Prompt: Write out exactly the lines below that run from the one containing "Model this object" through the one containing "CLIP_STEPS = 10", both included, with no other lines.

╔══

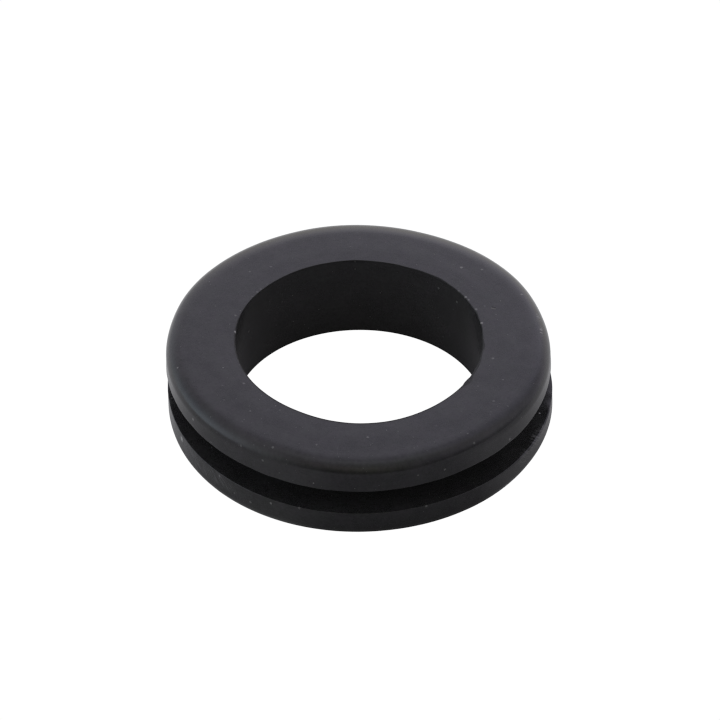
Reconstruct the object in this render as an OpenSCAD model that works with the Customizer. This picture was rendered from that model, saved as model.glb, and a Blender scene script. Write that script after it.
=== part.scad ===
// Rubber cable grommet for a round knock-out hole.
// Moulded in one piece: two equal flanges, a panel groove between them and a
// straight bore through the middle. It lies on its lower flange, with the
// origin at the centre of that flange's flat face and +Z along the bore.

/* [Bore] */
// Diameter of the straight bore that the cable passes through
bore_d = 20; // [16:0.1:22]

/* [Flanges] */
// Outer diameter of both flanges
flange_d = 30.5; // [29:0.1:34]
// Thickness of each flange
flange_t = 2.6; // [2.1:0.1:4]
// Radius of the rounded outer edge at the top face and at the bottom face
edge_r = 1.2; // [0.4:0.05:1.6]

/* [Panel groove] */
// Diameter at the floor of the groove, the same as the panel's hole
groove_d = 25; // [23.6:0.1:26.5]
// Width of the groove, which takes the panel's thickness
groove_w = 2.2; // [1:0.1:4]

/* [Finish] */
// Radius of the small arc along each bore rim
rim_r = 0.1; // [0.05:0.05:0.4]
// Radius of the small arc along each flange edge that faces the groove
lip_r = 0.15; // [0.05:0.05:0.4]
// Radius of the fillet in each corner of the groove's floor
root_r = 0.2; // [0.05:0.05:0.4]

/* [Hidden] */
$fn = 192;

bore_r = bore_d / 2;
flange_r = flange_d / 2;
groove_r = groove_d / 2;
height = 2 * flange_t + groove_w;

// The corner between a square's two sides and an arc of radius r inside it.
// It sits at the origin with the square's corner pointing to +X and +Y, and is
// cut away to round a convex corner or added to fill a concave one.
module corner(r) {
    difference() {
        translate([-r, -r]) square([r, r]);
        translate([-r, -r]) circle(r = r);
    }
}

// The lower flange's section, from its flat face at y = 0 up to the groove.
// x is the distance from the bore's axis.
module flange_section() {
    difference() {
        translate([bore_r, 0]) square([flange_r - bore_r, flange_t]);
        // Full rounding of the outer edge
        translate([flange_r, 0]) mirror([0, 1]) corner(edge_r);
        // Crisp edge beside the groove
        translate([flange_r, flange_t]) corner(lip_r);
        // Small arc along the bore rim
        translate([bore_r, 0]) rotate(180) corner(rim_r);
    }
}

// The thin wall between the flanges, with a fillet at each end of its face.
module web_section() {
    translate([bore_r, flange_t]) square([groove_r - bore_r, groove_w]);
    translate([groove_r, flange_t]) rotate(180) corner(root_r);
    translate([groove_r, flange_t + groove_w]) rotate(90) corner(root_r);
}

module grommet_section() {
    union() {
        flange_section();
        web_section();
        translate([0, height]) mirror([0, 1]) flange_section();
    }
}

module grommet_body() {
    color("#1b1b1c") rotate_extrude(angle = 360) grommet_section();
}

grommet_body();
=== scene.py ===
"""A moulded black rubber cable grommet, on a plain pale studio floor.

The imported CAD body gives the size. Its smooth solid is replaced by one closed ring mesh
with the same section, which also has what a real moulding has: a top face that falls away
a little towards its rounded edge, a bore and flanges that aren't quite round, flange lips
that are rough with flash, a worn stretch of the bore's rim, and dust.
"""

import math

import bpy
import numpy as np
from mathutils import Matrix, Vector, noise
from mathutils.bvhtree import BVHTree

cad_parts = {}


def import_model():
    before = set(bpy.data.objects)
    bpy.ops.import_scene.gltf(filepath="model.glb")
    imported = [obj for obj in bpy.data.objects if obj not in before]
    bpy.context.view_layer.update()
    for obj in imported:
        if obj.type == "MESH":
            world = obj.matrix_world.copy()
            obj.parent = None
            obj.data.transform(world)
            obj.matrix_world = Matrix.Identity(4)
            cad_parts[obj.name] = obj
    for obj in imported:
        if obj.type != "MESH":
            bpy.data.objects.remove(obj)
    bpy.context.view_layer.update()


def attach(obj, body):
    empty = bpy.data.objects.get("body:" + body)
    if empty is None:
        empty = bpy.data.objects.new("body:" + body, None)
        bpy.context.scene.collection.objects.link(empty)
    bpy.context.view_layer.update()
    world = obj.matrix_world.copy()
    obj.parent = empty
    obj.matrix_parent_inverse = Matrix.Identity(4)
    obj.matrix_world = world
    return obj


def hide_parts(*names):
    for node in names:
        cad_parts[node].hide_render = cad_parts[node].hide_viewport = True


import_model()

MM = 0.001
NODE = "grommet_body"

# ---------------------------------------------------------------- sizes, in mm
BORE_R = 10.0
FLANGE_R = 15.25
GROOVE_R = 12.5
HEIGHT = 7.4
FLANGE_T = 2.6
ROOT_R = 0.2
SEGMENTS = 512


# ---------------------------------------------------------------- the ring's section
def smooth(x, lo, hi):
    t = np.clip((x - lo) / (hi - lo), 0, 1)
    return t * t * (3 - 2 * t)


def line(a, b, n, hold=0.025):
    """n points from a towards b, without b itself, and one more close to each end, which
    keeps the shading of a small rounding from spreading over the flat beside it."""
    a, b = np.array(a, float), np.array(b, float)
    close = hold / np.hypot(*(b - a))
    t = np.concatenate([[0, close], np.linspace(0, 1, n, endpoint=False)[1:], [1 - close]])[:, None]
    return a * (1 - t) + b * t


def arc(cx, cz, r, a0, a1, n):
    """n points along an arc, without its last one. Angles are in degrees, from +r towards +z."""
    a = np.radians(np.linspace(a0, a1, n, endpoint=False))
    return np.stack([cx + r * np.cos(a), cz + r * np.sin(a)], 1)


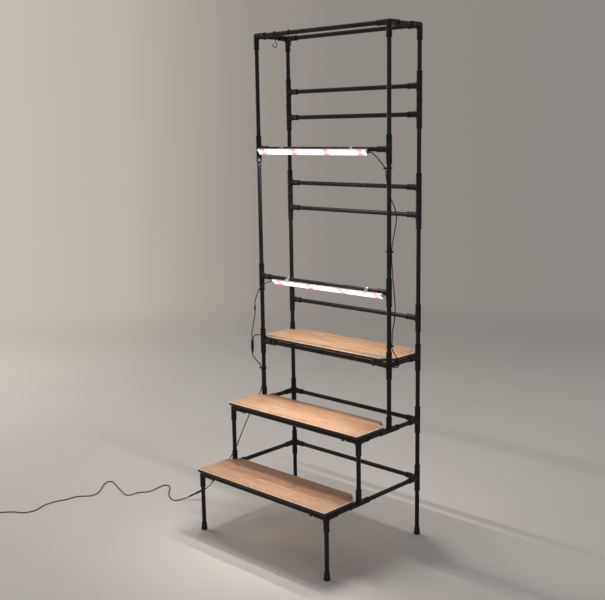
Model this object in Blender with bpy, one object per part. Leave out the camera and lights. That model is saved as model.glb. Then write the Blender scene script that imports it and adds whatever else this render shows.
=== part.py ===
"""Plant stand: three stepped shelves under an open tube tower with two grow light bars.

Metres, +Z up, origin on the floor under the middle of the stand. The shelves
step down towards -Y, and +X is the stand's right side seen from the front.
"""

import math

import bmesh
import bpy
from mathutils import Vector

# Tubes, fittings and the gap between pieces that touch
TUBE_DIAMETER = 0.016
FITTING_DIAMETER = 0.0215
FITTING_ARM = 0.049
SOCKET_DEPTH = 0.030
TOUCH_GAP = 0.0003
WELD_SIZE = 0.00001
QUARTER_STEPS = 3
ROUND_SIDES = 4 * QUARTER_STEPS

# Frame, between tube axes
POST_SPACING = 0.635
TOWER_DEPTH = 0.168
MIDDLE_STEP_DEPTH = 0.168
FRONT_STEP_DEPTH = 0.168
LOW_FRAME_HEIGHT = 0.222
MIDDLE_FRAME_RISE = 0.224
TOWER_SHELF_RISE = 0.237
FIRST_LADDER_RISE = 0.145
LOWER_PAIR_RISE = 0.372
UPPER_PAIR_RISE = 0.253
TOP_RISE = 0.203
LOWER_LIGHT_RISE = 0.260
UPPER_LIGHT_RISE = 0.492

# Feet, black caps that flare at the floor
FOOT_HEIGHT = 0.025
FOOT_FLOOR = 0.004
FOOT_DIAMETER = 0.024
FOOT_NECK_DIAMETER = 0.0205
FOOT_FLARE_BASE = 0.005
FOOT_FLARE_HEIGHT = 0.011

# Boards and the snap clips under their front edges
BOARD_THICKNESS = 0.012
BOARD_END_OVERHANG = 0.0075
BOARD_CORNER_SPACE = 0.003
STEP_BOARD_OVERHANG = 0.017
STEP_BOARD_BACK_OVERHANG = 0.007
TOWER_BOARD_OVERHANG = 0.008
TOWER_BOARD_BACK_OVERHANG = 0.016
CLIP_WIDTH = 0.014
CLIP_WALL = 0.002
CLIP_LIP = 0.002
CLIP_NECK_WIDTH = 0.010
CLIP_ROOT = 0.001
CLIP_LEFT_INSET = 0.066
CLIP_RIGHT_INSET = 0.066
CLIP_MOUTH_ANGLE = math.radians(35)
CLIP_LIP_ANGLE = math.radians(16)
CLIP_NECK_ANGLE = math.radians(58)
CLIP_STEPS = 10

# Grow light bars: a channel with a row of lamps, held on its rail by two clips
LAMP_COUNT = 24
LAMP_PITCH = 0.0228
LAMP_LENGTH = 0.007
LAMP_HEIGHT = 0.0022
STRIP_WIDTH = 0.012
STRIP_THICKNESS = 0.0016
BAR_WIDTH = 0.022
BAR_THICKNESS = 0.010
BAR_FREE_END = 0.005
BAR_LEAD_END = 0.0085
BAR_END_WALL = 0.001
CHANNEL_WIDTH = 0.017
CHANNEL_DEPTH = 0.0042
GLAND_LENGTH = 0.0075
GLAND_DIAMETER = 0.007
GLAND_ROOT = 0.0005
BAR_CLIP_WALL = 0.0025
BAR_CLIP_PLATE = 0.0015
BAR_CLIP_WIDTH = 0.012
BAR_CLIP_ARM = 0.006
BAR_CLIP_SHOULDER = 0.003
BAR_CLIP_MOUTH_ANGLE = math.radians(50)
BAR_CLIP_FLANK_ANGLE = math.radians(62)
UPPER_BAR_SPACE = 0.014
LOWER_BAR_SPACE = 0.0193
UPPER_CLIP_INSETS = (0.130, 0.165)
LOWER_CLIP_INSETS = (0.150, 0.095)
UPPER_BAR_ANGLE = math.radians(35)
LOWER_BAR_ANGLE = math.radians(52)

# S-hooks on the top front rail
HOOK_WIRE = 0.003
HOOK_DROP = 0.049
HOOK_PLACES = (0.098, 0.172)
HOOK_TIP_ANGLE = math.radians(-20)
HOOK_STEPS = 10

# Leads and cords
LEAD_DIAMETER = 0.0036
CORD_DIAMETER = 0.004
JACK_DIAMETER = 0.0066
JACK_LENGTH = 0.024
SPLITTER_DIAMETER = 0.0115
SPLITTER_LENGTH = 0.054
SPLITTER_NOSE = 0.006
PLUG_BARREL_DIAMETER = 0.0095
PLUG_BARREL_LENGTH = 0.040
PLUG_TAPER_LENGTH = 0.038
PLUG_CHAMFER = 0.0015
COIL_TURNS = 4
COIL_LOOP_POINTS = 24
COIL_OUTER_RADIUS = 0.0264
COIL_PITCH = 0.0048
COIL_TAIL = 0.032
ADAPTER_LENGTH = 0.044
ADAPTER_WIDTH = 0.028
ADAPTER_HEIGHT = 0.026
ADAPTER_BEVEL = 0.003
BLADE_LENGTH = 0.016
BLADE_WIDTH = 0.0063
BLADE_THICKNESS = 0.0015
BLADE_SPACING = 0.0127
BLADE_ROOT = 0.002

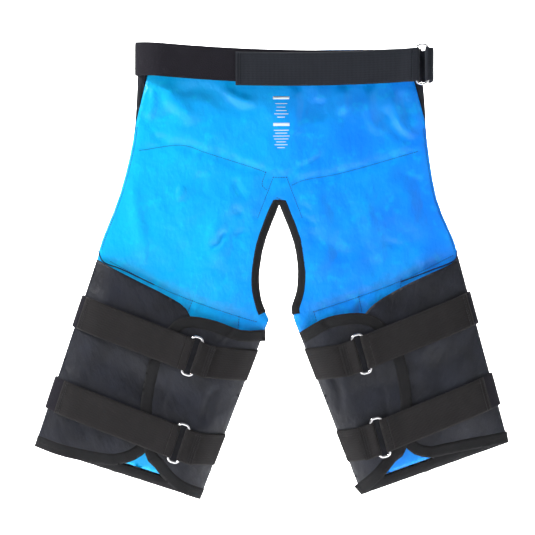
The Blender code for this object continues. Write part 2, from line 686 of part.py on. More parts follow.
def build_leg_strap(leg, which):
    """Makes one leg strap, its return with the hook tab, its ring, the turn on the ring and the anchor."""
    _, ring_s, free_end, _ = leg.sizes["straps"][which]
    level = STRAP_MIDDLE
    place = leg.placer(which)
    name = f"{leg.name}_{which}_"
    bar = ring_s - RING_HALF
    cut = bar - TURN_REACH - TURN_GAP
    path = strap_path(leg, cut, level)
    root_s, root_y = seam_corner(path)
    root = leg.world(root_s, leg.strap_centre(which, root_s), root_y)
    pivot_at(strip(name + "strap", path, WEBBING_THICK, place, "webbing"), root)
    back = return_path(path, free_end, cut)
    fold = leg.world(cut, leg.strap_centre(which, cut), back[-1][1] - WEBBING_THICK / 2)
    pivot_at(strip(name + "return", back, WEBBING_THICK, place, "webbing"), fold)
    hook = cut_path(offset_path(path, WEBBING_THICK / 2 + CLEAR + HOOK_THICK / 2), free_end + HOOK_INSET)
    hook = [point for point in hook if point[0] < free_end + HOOK_LENGTH]
    pivot_at(strip(name + "hook_tab", hook, HOOK_THICK, place, "hook_tape"), fold)
    hinge = leg.world(ring_s + RING_HALF, leg.strap_centre(which, ring_s + RING_HALF), level - RING_LIFT)
    turn = turn_path(bar, level)
    pivot_at(strip(name + "turn", turn, WEBBING_THICK, place, "webbing"), hinge)
    centre = leg.world(ring_s, leg.strap_centre(which, ring_s), level - RING_LIFT)
    along = Vector((leg.across.x, 0.0, leg.across.y))
    ring(name + "ring", centre, along, leg.axis(), hinge)
    build_anchor(leg, which, ring_s + RING_HALF, level)


def build_anchor(leg, which, bar, level):
    """Makes the webbing loop that holds a ring to the inner flap and runs over the flap's seam."""
    inner = leg.inner_s(leg.anchor_centre(which, leg.hem_inner[0]))
    lift = CLEAR + WEBBING_THICK / 2
    seam = [(inner - FLAP_BEND * share, bend_level(FLAP_BEND * share, FLAP_BEND, FLAP_ROOT, MEDIAL_OUTER))
            for share in reversed(BEND_STEPS)]
    lying = offset_path(seam, lift * BEND_SPREAD)
    over = level - WEBBING_THICK - CLEAR
    top = [(bar + ANCHOR_OVERLAP, over), (bar + ANCHOR_KNEE, over), (bar + TURN_REACH, over - OVERLAP_SWELL)]
    bend = arc((bar, level - RING_LIFT), RING_LIFT, 270, 90, 6)
    rest = [(bar + ANCHOR_KNEE, level), *[point for point in lying if point[0] > bar + ANCHOR_OVERLAP]]
    path = [*top, *bend, *rest]
    skews = [0.0] * (len(path) - len(rest) + 1) + [leg.inner_skew] * (len(rest) - 1)
    pivot = leg.world(*leg.hem_inner, FLAP_ROOT + FLAP_THICK)
    place = leg.anchor_placer(which)
    made = strip(f"{leg.name}_{which}_ring_anchor", path, WEBBING_THICK, place, "webbing", skews)
    pivot_at(made, pivot)


def belt_lift(x):
    """Returns the height of the belt's centre line at x."""
    left, middle, right = BELT_LIFT
    share = x / BELT_ENDS[1]
    bow = (left + right) / 2 - middle
    return middle + (right - left) / 2 * share + bow * share * share


def belt_place(x, y, side, skew):
    """Puts a station of the belt in the world."""
    return Vector((x + side * HALF_WEB * skew, y, belt_lift(x) + side * HALF_WEB))


def belt_return_place(x, y, side, skew):
    """Puts a station of the belt's return in the world: it hangs lower towards its free end."""
    drop = BELT_RETURN_DROP * (BELT_RING_X - x) / (BELT_RING_X - BELT_RETURN_END)
    return belt_place(x, y, side, skew) - Vector((0.0, 0.0, drop))


def build_belt():
    """Makes the waistband on the shell, and the belt strap, its return, ring, turn and anchor."""
    half = WAISTBAND_HEIGHT / 2
    front = SHELL_FRONT + CLEAR
    steps = 8
    left, right = BELT_ENDS[0] + WAISTBAND_INSET, BELT_RING_X - WAIST_ANCHOR_TAIL - WAISTBAND_GAP
    stations = [left + (right - left) * k / steps for k in range(steps + 1)]
    lower = [Vector((x, belt_lift(x) - half)) for x in stations]
    upper = [Vector((x, belt_lift(x) + half)) for x in reversed(stations)]
    sheet("waistband", lower + upper, flat(front), WEBBING_THICK, "webbing")
    edge = LINING_BACK - CLEAR - WEBBING_THICK / 2
    back = -BELT_DEPTH
    bar = BELT_RING_X - RING_HALF
    cut = bar - TURN_REACH - TURN_GAP
    bend = [(BELT_ENDS[0] + BELT_BEND * share, back + (edge - back) * (1 - share) ** 2) for share in BEND_STEPS]
    path = [*bend, *[(x, back) for x in BELT_STATIONS], (cut, back)]
    root_x, root_y = seam_corner(path)
    root = Vector((root_x, root_y, belt_lift(root_x)))
    pivot_at(strip("belt_strap", path, WEBBING_THICK, belt_place, "webbing"), root)
    over = return_path(path, BELT_RETURN_END, cut)
    fold = Vector((cut, over[-1][1] - WEBBING_THICK / 2, belt_lift(cut)))
    pivot_at(strip("belt_return", over, WEBBING_THICK, belt_return_place, "webbing"), fold)
    hook = cut_path(offset_path(path, WEBBING_THICK / 2 + CLEAR + HOOK_THICK / 2), BELT_RETURN_END + HOOK_INSET)
    hook = [point for point in hook if point[0] < BELT_RETURN_END + BELT_HOOK_LENGTH]
    pivot_at(strip("belt_hook_tab", hook, HOOK_THICK, belt_return_place, "hook_tape"), fold)
    hinge = Vector((BELT_RING_X + RING_HALF, back - RING_LIFT, belt_lift(BELT_RING_X)))
    turn = turn_path(bar, back)
    pivot_at(strip("belt_turn", turn, WEBBING_THICK, belt_place, "webbing"), hinge)
    centre = Vector((BELT_RING_X, back - RING_LIFT, belt_lift(BELT_RING_X)))
    ring("belt_ring", centre, Vector((1.0, 0.0, 0.0)), Vector((0.0, 0.0, 1.0)), hinge)
    anchor_bar = BELT_RING_X + RING_HALF
    side = BELT_ENDS[1]
    wrap = front + WEBBING_THICK / 2
    bend = arc((anchor_bar, back - RING_LIFT), RING_LIFT, 300, 90, 7)
    route = [*bend, (side - 0.0035, back + 0.002), (side, back + 0.008), (side, wrap - 0.006),
             (side - 0.004, wrap), (BELT_RING_X - WAIST_ANCHOR_TAIL, wrap)]
    strip("belt_ring_anchor", route, WEBBING_THICK, belt_place, "webbing")


def main():
    clear_scene()
    legs = [Leg("left"), Leg("right")]
    build_panel(legs)
    build_belt()
    for leg in legs:
        build_flaps(leg)
        for which in leg.sizes["straps"]:
            build_leg_strap(leg, which)


main()
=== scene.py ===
"""Chainsaw chaps, laid out with the wearer's side towards the camera.

The padded front panel has a glossy lining. A belt closes behind its waist, and behind each leg two flaps
overlap and are held by two straps that run through rings. Lengths are metres, in the frame's axes.
"""

import logging
import math
from dataclasses import dataclass, field
from enum import Enum
from typing import Any, Callable, Iterable, Sequence

import bmesh
import bpy
import numpy as np
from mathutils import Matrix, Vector, noise
from mathutils.geometry import delaunay_2d_cdt


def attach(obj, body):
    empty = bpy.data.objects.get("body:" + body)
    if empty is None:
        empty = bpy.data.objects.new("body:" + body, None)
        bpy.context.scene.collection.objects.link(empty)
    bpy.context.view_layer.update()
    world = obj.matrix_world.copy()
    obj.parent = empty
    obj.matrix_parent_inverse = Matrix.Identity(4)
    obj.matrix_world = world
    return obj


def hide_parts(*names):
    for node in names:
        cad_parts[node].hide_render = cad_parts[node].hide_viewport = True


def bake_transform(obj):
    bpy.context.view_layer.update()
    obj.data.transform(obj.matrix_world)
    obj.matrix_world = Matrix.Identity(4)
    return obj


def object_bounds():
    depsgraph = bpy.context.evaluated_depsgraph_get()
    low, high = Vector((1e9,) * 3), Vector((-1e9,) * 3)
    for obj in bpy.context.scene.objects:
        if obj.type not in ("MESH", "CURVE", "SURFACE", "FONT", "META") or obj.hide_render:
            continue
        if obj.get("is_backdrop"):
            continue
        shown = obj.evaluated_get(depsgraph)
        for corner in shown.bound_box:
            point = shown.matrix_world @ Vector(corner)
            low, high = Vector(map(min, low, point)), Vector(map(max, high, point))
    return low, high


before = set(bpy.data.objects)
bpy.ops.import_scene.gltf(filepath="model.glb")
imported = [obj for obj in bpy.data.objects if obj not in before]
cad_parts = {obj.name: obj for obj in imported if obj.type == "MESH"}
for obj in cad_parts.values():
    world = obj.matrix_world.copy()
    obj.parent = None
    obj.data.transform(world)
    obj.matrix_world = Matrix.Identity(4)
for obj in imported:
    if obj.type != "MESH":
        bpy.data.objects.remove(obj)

logging.basicConfig(level=logging.INFO, format="%(message)s")
LOG = logging.getLogger("chaps")

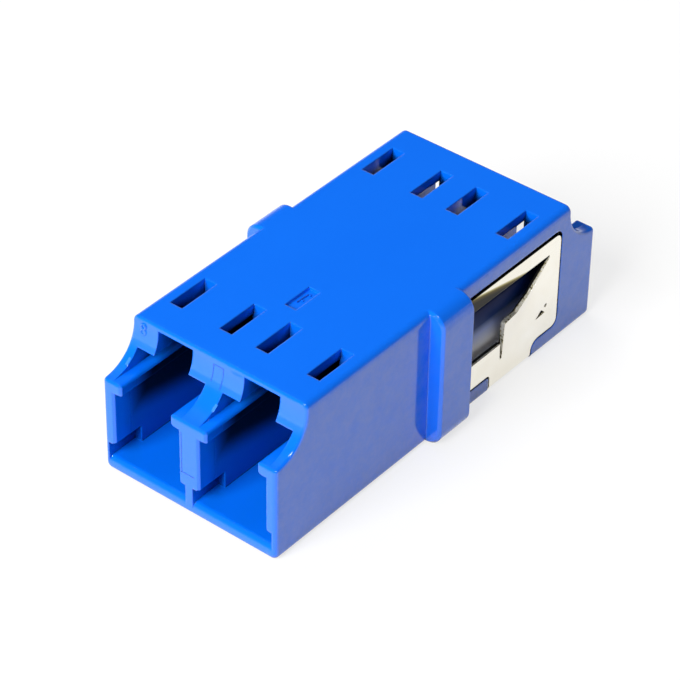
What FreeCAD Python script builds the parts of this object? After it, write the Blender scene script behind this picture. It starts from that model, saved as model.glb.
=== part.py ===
import FreeCAD, Part
import math
import os
from FreeCAD import Vector

"""LC duplex fibre adapter with a simplex footprint, reduced flange and panel clip.

X is the width, Y runs along the ports (front is -Y), Z is up.  The origin is in the middle of the
flat underside.  Both ends are alike, so each end's cuts are made once for the front and turned
half round Z for the rear.  Millimetres.
"""

# Body
BODY_WIDTH = 12.6
BODY_HEIGHT = 9.35
BODY_LENGTH = 29.3
TOP_EDGE_RADIUS = 0.45
BOTTOM_EDGE_RADIUS = 0.4
END_EDGE_RADIUS = 0.3
SCOOP_EDGE_RADIUS = 0.2

# End profile: the top plate stops short and a quarter-circle scoop leads down to the jaw tips
TOP_SETBACK = 2.6
SCOOP_RADIUS = 2.5
JAW_HEIGHT = 6.4

# Reduced flange: one nub on each side, flush with top and underside
NUB_HALF_SPAN = 7.27
NUB_LENGTH = 2.92
NUB_CENTRE_Y = 0.1
NUB_CORNER_RADIUS = 1.05
NUB_EDGE_CHAMFER = 0.16

# Ports
PORT_PITCH = 6.25
PORT_DEPTH = 12.75
FLOOR_THICKNESS = 0.85
CAVITY_WIDTH = 4.74
CAVITY_HEIGHT = 4.72
NECK_WIDTH = 3.6
LIP_ROUNDING = 0.22
WING_WIDTH = 5.0
WING_HEIGHT = 1.15
LATCH_SLOT_WIDTH = 2.54
PLATE_THICKNESS = 0.66
LATCH_LEAD_IN = 0.35
LATCH_RAMP_HEIGHT = 0.6
FLOOR_LEAD_IN_RADIUS = 0.4
MOUTH_BEVEL = 0.14

# Latch windows in the top plate, two over each port at each end
WINDOW_OFFSET = 1.82
WINDOW_WIDTH = 0.886
WINDOW_START = 4.72
WINDOW_END = 7.64

# Relief notches low in the port walls
NOTCH_DEPTH = 0.495
NOTCH_HEIGHT = 1.08
NOTCH_LENGTH = 2.2
NOTCH_ROUNDING = 0.15

# Orientation mark recess in the top
MARK_WIDTH = 0.8
MARK_LENGTH = 2.1
MARK_DEPTH = 0.18
MARK_CENTRE_Y = -4.9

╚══

Exercise response:
Model this object in Blender with bpy, one object per part. Leave out the camera and lights. That model is saved as model.glb. Then write the Blender scene script that imports it and adds whatever else this render shows.
=== part.py ===
"""Plant stand: three stepped shelves under an open tube tower with two grow light bars.

Metres, +Z up, origin on the floor under the middle of the stand. The shelves
step down towards -Y, and +X is the stand's right side seen from the front.
"""

import math

import bmesh
import bpy
from mathutils import Vector

# Tubes, fittings and the gap between pieces that touch
TUBE_DIAMETER = 0.016
FITTING_DIAMETER = 0.0215
FITTING_ARM = 0.049
SOCKET_DEPTH = 0.030
TOUCH_GAP = 0.0003
WELD_SIZE = 0.00001
QUARTER_STEPS = 3
ROUND_SIDES = 4 * QUARTER_STEPS

# Frame, between tube axes
POST_SPACING = 0.635
TOWER_DEPTH = 0.168
MIDDLE_STEP_DEPTH = 0.168
FRONT_STEP_DEPTH = 0.168
LOW_FRAME_HEIGHT = 0.222
MIDDLE_FRAME_RISE = 0.224
TOWER_SHELF_RISE = 0.237
FIRST_LADDER_RISE = 0.145
LOWER_PAIR_RISE = 0.372
UPPER_PAIR_RISE = 0.253
TOP_RISE = 0.203
LOWER_LIGHT_RISE = 0.260
UPPER_LIGHT_RISE = 0.492

# Feet, black caps that flare at the floor
FOOT_HEIGHT = 0.025
FOOT_FLOOR = 0.004
FOOT_DIAMETER = 0.024
FOOT_NECK_DIAMETER = 0.0205
FOOT_FLARE_BASE = 0.005
FOOT_FLARE_HEIGHT = 0.011

# Boards and the snap clips under their front edges
BOARD_THICKNESS = 0.012
BOARD_END_OVERHANG = 0.0075
BOARD_CORNER_SPACE = 0.003
STEP_BOARD_OVERHANG = 0.017
STEP_BOARD_BACK_OVERHANG = 0.007
TOWER_BOARD_OVERHANG = 0.008
TOWER_BOARD_BACK_OVERHANG = 0.016
CLIP_WIDTH = 0.014
CLIP_WALL = 0.002
CLIP_LIP = 0.002
CLIP_NECK_WIDTH = 0.010
CLIP_ROOT = 0.001
CLIP_LEFT_INSET = 0.066
CLIP_RIGHT_INSET = 0.066
CLIP_MOUTH_ANGLE = math.radians(35)
CLIP_LIP_ANGLE = math.radians(16)
CLIP_NECK_ANGLE = math.radians(58)
CLIP_STEPS = 10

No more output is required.